Los estados y las empresas comienzan a despertar del letargo climático en el que habían entrado, y los noticieros vuelven a llenarse de compromisos internacionales de descarbonización, de nuevas cumbres internacionales, de inversiones (el plan NGEU, por ejemplo) y finanzas verdes, de leyes como la española Ley de Cambio Climátiico (aprobada el pasado jueves 13 de mayo) o incluso de sentencias como la del Tribunal Constitucional alemán, que ha impuesto al gobierno teutón un aumento de su ambición climática y, sobre todo, de la rapidez de su actuación. No sería, según el texto de la sentencia, éticamente aceptable derivar el grueso de los esfuerzos de descarbonización a las generaciones venideras, sino que debe ser la nuestra la que asuma sus responsabilidades.

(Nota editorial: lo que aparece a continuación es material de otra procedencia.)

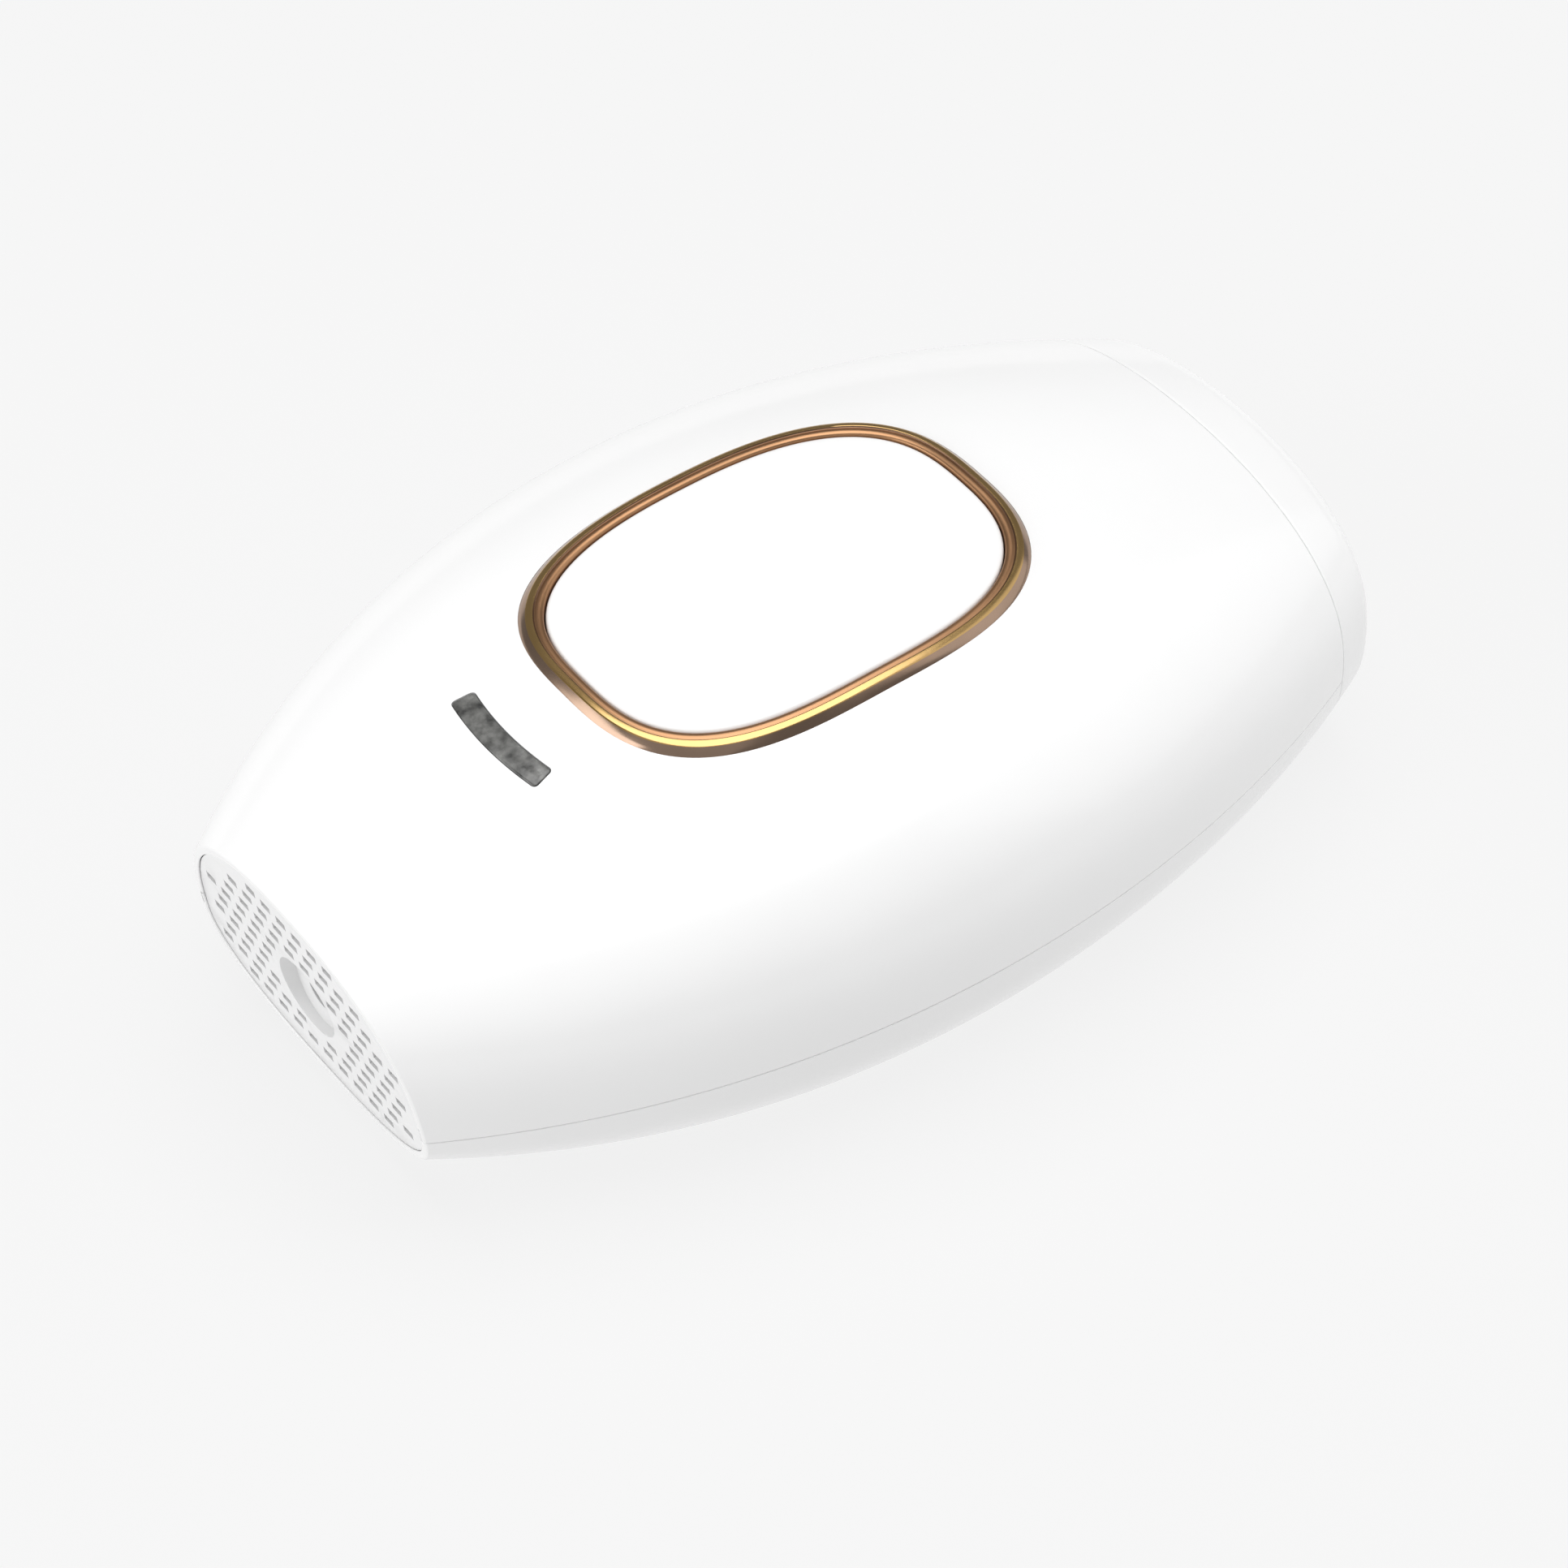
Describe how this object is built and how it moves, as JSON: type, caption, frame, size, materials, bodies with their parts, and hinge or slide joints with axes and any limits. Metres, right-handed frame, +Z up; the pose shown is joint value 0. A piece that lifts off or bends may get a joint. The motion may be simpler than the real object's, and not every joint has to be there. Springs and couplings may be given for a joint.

No obstante, son muchas las voces que cuestionan estas nuevas estrategias por su falta de ambición, su poca inclusividad social, su naturaleza anti-democrática y, sobre todo, su incapacidad para cuestionar las dinámicas más profundas de las que nace la crisis climática: el crecimiento económico y la búsqueda de beneficio a toda costa. Atrapadas en la fantasía de poder aunar crecimiento y reducción de la huella ecológica, todas las empresas se visten de verde, y los movimientos sociales, que parecen estar teniendo un despertar más lento, comienzan a poner sobre la mesa los peligros de estas estrategias, que además de ser incapaces de dar una verdadera solución al actual drama climático, profundizan las lógicas económicas y políticas del neoliberalismo austericida.
En El Laboratorio dedicaremos el mes de junio a debatir sobre estas cuestiones desde distintos enfoques y perspectivas, e invitamos a todas las personas interesadas a enviarnos sus propuestas. Se aceptará el envío de textos, vídeos o imágenes. Los textos no superarán las 800 palabras, los vídeos durarán entre 5 y 10 minutos, y las imágenes no tendrán más de 10 MB. Si han sido publicados con anterioridad en algún otro medio que pudiera reclamar derechos de propiedad, los autores/as tendrán que contar con la autorización de ese medio para su reproducción en la web de El Laboratorio. Todas las colaboraciones serán susceptibles de comentarios por parte de cualquier persona, previo registro, para evitar comentarios anónimos. El equipo editorial velará para que ni las colaboraciones ni los comentarios incluyan falsedades, insultos o injurias a personas o colectivos.